L’analisi di Buttafuoco è feroce: “Abbiamo perso gli asini e ora cerchiamo le bisacce. Noi viviamo una vera emergenza. In fondo, ho scritto cose che già sapete. Non c’è famiglia in Sicilia senza un disoccupato in casa o un figlio da sfamare. L’isola andrebbe commissariata. Abbiamo urgenza di un trauma. Lo status della politica ha bisogno di decisioni”. Quella dell’autore è una provocazione, ma a suo modo fondata, e che fa da corredo al numero di commissari che al momento stanno gestendo quel che resta delle nove Province. Una riforma che, nell’analisi di Buttafuoco, è la cifra del fallimento dell’era crocettiana. Ma il fattore che più viene contestato al governatore è la vis con cui risponde alle critiche: “Per nascondere la sua incapacità – aggiunge – sono passato per omofobo, mafioso e attentatore della Costituzione. Oggi, vige l’omertà del politicamente corretto e dell’antimafia. Diciamolo, se la vicenda Humanitas fosse accaduta sotto Cuffaro, avrebbero chiamato i marines”.

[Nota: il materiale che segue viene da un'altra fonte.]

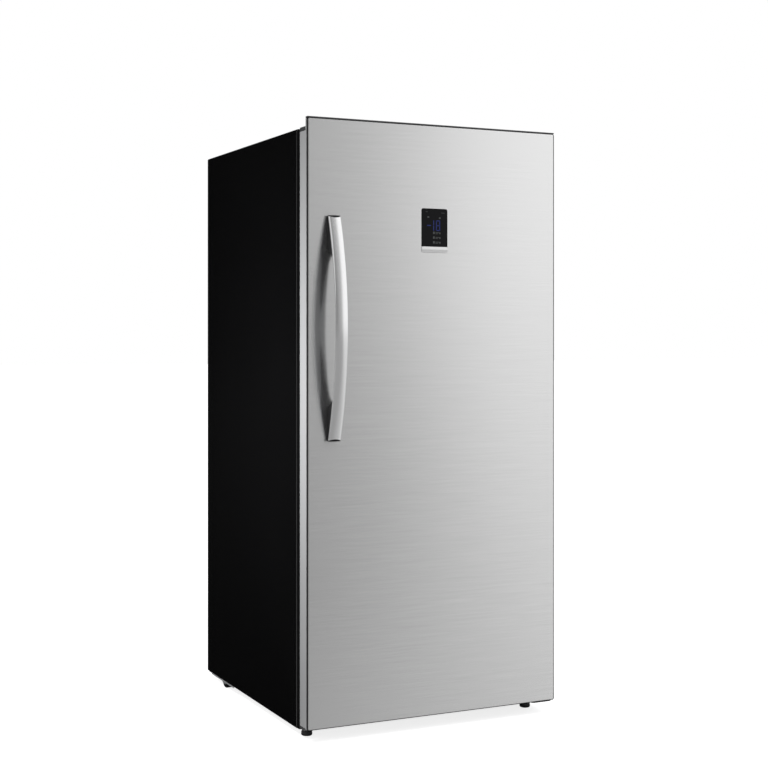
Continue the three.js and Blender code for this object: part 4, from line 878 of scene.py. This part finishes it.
def make_compressor():
    x, y, z = COMPRESSOR
    profile = [
        (0, 3), (40, 3), (46, 3.4), (56, 7.5), (63, 12), (67, 22), (69.5, 40), (71, 58), (72, 62.5),
        (75.6, 63.4), (76, 64.5), (76, 69.5), (75.4, 70.6), (72, 71.2), (71.2, 73), (70.6, 90),
        (69.5, 104), (67, 115), (63, 124), (57, 132.5), (49, 139), (39, 144), (28, 147.4), (14, 149.4),
        (0, 150),
    ]
    verts, faces = turned(profile, Vector((0, 0, 0)), "Z", 72)
    wider, narrower = 1.12, 0.92    # the shell is oval
    dome = [Vector((v.x * wider, v.y * narrower, v.z)) + at(CABINET, x, y, z) for v in verts]
    solid_piece("compressor_shell", dome, faces, "cabinet", "black_paint", ["compressor"])
    thick = 3
    wing_out, wing_in, wing_half, waist_half = 98, 60, 66, 48
    plate = merged([
        slab([(wing_out, -wing_half), (wing_out, wing_half), (wing_in, wing_half),
              (wing_in, -wing_half)], x, y, z, thick),
        slab([(-wing_in, -wing_half), (-wing_in, wing_half), (-wing_out, wing_half),
              (-wing_out, -wing_half)], x, y, z, thick),
        slab([(wing_in, -waist_half), (wing_in, waist_half), (-wing_in, waist_half),
              (-wing_in, -waist_half)], x, y, z, thick),
    ])
    solid_piece("compressor_foot", *plate, "cabinet", "black_paint", ["compressor"], edge=0.8)
    bends = ((-60, 20, 60), (-88, 25, 60), (-95, 27, 74), (-95, 27, 112))
    pipe = filleted([at(CABINET, x + a, y + b, z + c) for a, b, c in bends], 8 * MM)
    wire_piece("compressor_process_pipe", [(pipe, False)], 3.1, "cabinet", "copper", ["compressor"])


def slab(outline, x, y, z, high):
    """A plate with an outline of [x, y] points round a place on the cabinet."""
    rings = [[at(CABINET, x + px, y + py, z + h) for px, py in outline] for h in (0, high)]
    return skin(rings)


def make_grommets():
    profile = [(4.5, 0), (12.6, 0), (13, 0.6), (13, 5.2), (12.4, 5.7), (8.5, 6), (8.5, 9.4), (11, 9.6),
               (11.5, 10.4), (10, 14), (4.5, 14)]
    apart_x, apart_y, low = 85, 52, 26.0
    for i, (side, end) in enumerate(((-1, -1), (1, -1), (-1, 1), (1, 1)), 1):
        x, y = COMPRESSOR[0] + side * apart_x, COMPRESSOR[1] + end * apart_y
        name = f"compressor_grommet_{i}"
        ring = turned(profile, at(CABINET, x, y, low), "Z", 36, loop=True)
        solid_piece(name + "_fine", *ring, "cabinet", "rubber", [name])


def make_evaporator():
    """Close thin fins on a back plate, with one pipe that winds through them."""
    y0, z0, reach, high = 566 + 14.7, 562.0, 205.0, 210.0
    count, half_thick = 58, 0.25
    fins = []
    for i in range(count):
        x = -reach + 2 * reach * i / (count - 1)
        fins.append(brick(at(CABINET, x - half_thick, y0, z0 + 0.5),
                          at(CABINET, x + half_thick, y0 + 31, z0 + high - 0.5)))
    fins.append(brick(at(CABINET, -reach, y0 + 30.5, z0), at(CABINET, reach, y0 + 34, z0 + high)))
    solid_piece("evaporator_fins", *merged(fins), "cabinet", "fin_aluminium", ["evaporator"])
    levels = [34 + 31.5 * k for k in range(5)]
    turn_at = reach + 14        # where the pipe turns up to its next level
    path = [(-reach, levels[0])]
    side = 1
    for low, up in zip(levels, levels[1:]):
        path += [(side * turn_at, low), (side * turn_at, up)]
        side = -side
    path.append((side * turn_at, levels[-1]))
    line = [at(CABINET, px, y0 + 20, z0 + pz) for px, pz in path]
    wire_piece("evaporator_pipe", [(filleted(line, 13 * MM, 8), False)], 4, "cabinet",
               "fin_aluminium", ["evaporator"])


def spline_through(points, steps=8):
    """A smooth path through points (Catmull-Rom)."""
    line = [points[0] * 2 - points[1]] + points + [points[-1] * 2 - points[-2]]
    path = []
    for a, b, c, d in zip(line, line[1:], line[2:], line[3:]):
        for i in range(steps):
            t = i / steps
            path.append(0.5 * ((2 * b) + (c - a) * t + (2 * a - 5 * b + 4 * c - d) * t * t
                               + (3 * b - a - 3 * c + d) * t ** 3))
    path.append(points[-1])
    return path


def make_suction_line():
    """From the compressor's side up behind the liner to the evaporator's underside."""
    start, y = COMPRESSOR[0] + 80.3, COMPRESSOR[1]
    rise_x, rise_y = 150, 592
    points = [
        (start, y, 86), (start + 18, y, 86), (start + 50, y + 2, 88), (105, 582, 118), (142, 590, 170),
        *[(rise_x, rise_y, z) for z in (225, 300, 400, 561.7)],
    ]
    path = spline_through([at(CABINET, *p) for p in points])
    wire_piece("suction_line_fine", [(path, False)], 3.95, "cabinet", "copper", ["suction_line"])


# ------------------------------------------------------------------ feet, rollers, screws


SIDES = (("left", -1), ("right", 1))
FOOT_X, FOOT_Y = 320, 33
ROLLER_X, ROLLER_Y, ROLLER_RADIUS = 335, 562, 22


def make_feet():
    """Levelling legs: a pad, a hexagon for the spanner and a thread."""
    pitch, crest, valley = 2, 4.0, 3.3
    pad = [(0, 0), (11.4, 0), (12.4, 0.4), (13.8, 1.8), (14, 2.6), (14, 9.4), (13.4, 10.6),
           (11.2, 12.3), (0, 12.4)]
    thread = [(0, 16), (crest, 16)]
    for turn in range(18):
        thread += [(crest, 17 + pitch * turn), (valley, 18 + pitch * turn)]
    thread += [(3.6, 52), (0, 52)]
    for name, side in SIDES:
        centre = at(CABINET, side * FOOT_X, FOOT_Y, 0)
        corners = [(9 * math.cos(math.radians(60 * i)), 9 * math.sin(math.radians(60 * i)))
                   for i in range(6)]
        hexagon = [[at(CABINET, side * FOOT_X + px, FOOT_Y + py, h) for px, py in corners]
                   for h in (12, 17)]
        parts = merged([turned(pad, centre), turned(thread, centre, steps=32), skin(hexagon)])
        node_name = f"levelling_leg_{name}"
        solid_piece(node_name + "_fine", *parts, f"leg_{name}", "dark_plastic", [node_name], edge=0.3)


def make_rollers():
    """Rollers with a hub, a groove on each side and a rounded tread."""
    half = 9.5
    half_profile = [
        (4.4, -half), (8.2, -half), (8.5, -half + 0.4), (8.5, -half + 3), (16, -half + 3),
        (16, -half + 0.4), (16.4, -half), (20, -half), (21, -half + 0.5), (21.8, -half + 1.6),
        (ROLLER_RADIUS, -half + 3),
    ]
    profile = half_profile + [(r, -h) for r, h in reversed(half_profile)]
    for name, side in SIDES:
        centre = at(CABINET, side * ROLLER_X, ROLLER_Y, ROLLER_RADIUS)
        node_name = f"rear_roller_{name}"
        roller = turned(profile, centre, "X", 64, loop=True)
        solid_piece(node_name + "_fine", *roller, f"roller_{name}", "black_plastic", [node_name])


def screw_head(centre, axis, radius=4.0, high=2.2):
    """A pan head with a cross recess. axis points out of the surface."""
    recess_reach, recess_half, recess_depth = 0.55, 0.13, 0.45    # shares of the radius and height
    axis = Vector(axis)
    side = axis.orthogonal().normalized()
    up = axis.cross(side)
    steps = 48
    rings = []
    for share, rise in ((1.0, 0.0), (1.0, 0.35), (0.94, 0.62), (0.8, 0.84), (0.62, 0.95), (0.5, 0.97),
                        (0.4, 0.98), (0.3, 0.99), (0.2, 1.0), (0.1, 1.0), (0.0, 1.0)):
        ring = []
        for i in range(steps):
            a = 2 * math.pi * i / steps
            u, v = share * math.cos(a), share * math.sin(a)
            in_cross = share < recess_reach and (abs(u) < recess_half or abs(v) < recess_half)
            depth = recess_depth if in_cross else 0.0
            ring.append(centre + (side * u + up * v) * radius * MM + axis * (rise - depth) * high * MM)
        rings.append(ring)
    return skin(rings, ends=False)


def make_screws():
    """Screws of the cover of the machine compartment, and smaller ones of the rear panel."""
    outward = (0, 1, 0)
    cover_y, panel_y = 676.9, 676.45
    heads = []
    for z in (45, 285):
        for x in (-340, 0, 340):
            heads.append(screw_head(at(CABINET, x, cover_y, z), outward))
    for x in (-330, 330):
        for z in (360, 930, 1480):
            heads.append(screw_head(at(CABINET, x, panel_y, z), outward, 3.6, 2.0))
    solid_piece("back_screws", *merged(heads), "cabinet", "steel")


def make_rear_seam():
    """Hem of the rear panel, behind the joint with the cover of the machine compartment."""
    low, high = at(CABINET, -349, 675.05, 291), at(CABINET, 349, 675.5, 306)
    solid_piece("rear_panel_hem", *brick(low, high), "cabinet", "galvanised")


# ------------------------------------------------------------------ assembly

make_handle()
make_rear_seam()
make_display()
make_door_skin()
make_gasket()
make_basket()
make_fan()
make_compressor()
make_grommets()
make_evaporator()
make_suction_line()
make_feet()
make_rollers()
make_screws()

MADE_FINER = {                  # nodes that the functions above replace
    "door_panel", "handle_cover", "handle_core", "door_gasket", "wire_basket", "evaporator_fan",
    "compressor", "compressor_grommet_1", "compressor_grommet_2", "compressor_grommet_3",
    "compressor_grommet_4", "evaporator", "suction_line", "levelling_leg_left",
    "levelling_leg_right", "rear_roller_left", "rear_roller_right",
}
BROKEN_EDGE = 0.35              # mm, where EDGES names no other
EDGES = {
    "foam_insulation": 0, "door_foam": 0, "inner_liner": 0.8, "door_liner": 0.5, "drain_pan": 0.8,
    "compressor_terminal_cover": 0.8, "top_hinge_cover": 0.4, "control_glass": 0.2,
}
for name in sorted(NODES):
    if name not in MADE_FINER:
        soften(name, EDGES.get(name, BROKEN_EDGE))

bpy.context.scene.view_settings.view_transform = "Standard"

Buttafuoco chiama in causa anche il presidente del Consiglio: “Della Sicilia – aggiunge – non gliene frega più nulla nessuno. Neanche a Renzi. Ma, se vuole starci davvero vent’anni al governo, deve metterci mano su questo pezzo di terra. In verità, il premier non mette piede qui perché non sa con chi farsi fotografare. La figura Crocetta, diciamolo apertamente, lo imbarazza”.

Attende il suo turno Massimo Russo, che nel frattempo è tornato in magistratura a tempo pieno. Negli ultimi tempi le sue uscite sono con il contagocce. Ma sulla propria esperienza di governo è tranchant: “Non sono affatto pentito. Il mio è stato un servizio civile, volontà di mettersi in gioco. Mi sono sporcato le mani, mi sono scommesso. Lo rifarei. Sono andato all’inferno, mi sono bruciato. Ma ne sono uscito pulito. Mi auspico di essere giudicato sui fatti, gli unici elementi che restano”.

Russo e Musumeci

In qualche punto, smentisce pure le analisi di Buttafuoco. Il piglio del giudice ci sta tutto: “Il rapporto tra mafia e autonomia è una minchiata, guardiamo il caso calabrese. I veri cancri della Sicilia sono il consenso e il qualunquismo. Certo poi, oggi siamo all’impostura totale. Questo governo campa grazie ai conti che abbiamo sanato”. Parole nette anche sulla dicotomia Mafia versus Antimafia e le relative parole d’ordine: “L’unica antimafia che riconosco è quello dell’attività giudiziaria e di chi, nel silenzio, fa il suo dovere. La mafia è il problema dei problemi. Ecco. Ma guai a strumentalizzare questa lotta”.

Una discussione che in qualche modo stuzzica D’Alia, senza però sbottonarsi più del dovuto: “C’è fame di dibattito politico vero. La Sicilia ha anticipato la crisi della politica nazionale. Le regionali del 2012 rappresentano questo. Qui si sono rotti centrodestra e centrosinistra. Ciò ha desertificato la discussione. Bisogna ripartire dai giovani. L’idea che la Sicilia sia solo una grande Asp non va più. Siamo uno stipendificio. L’autonomia non può essere attaccata all’antimafia e non può essere costruita da una sola persona. Non possiamo più tollerare il trasformismo”.

Si dilunga poi Nello Musumeci, leader dell’opposizione: “In questo contesto, essere ottimisti non serve. Sarebbe omertà. Oggi, non voglio elezioni, ma che Crocetta governi. Lui però non ha coraggio di decidere. Non puoi fare clientelismo – accusa Musumeci – in nome di una rivoluzione. Il vero tradimento sta in questo. Siamo alla pura mistificazione. Lui – aggiunge – è un uomo che utilizza la propria condizione di gay, per attaccare. Affetto com’è, glielo ho già detto apertamente in aula, da isteria autoreferenziale”.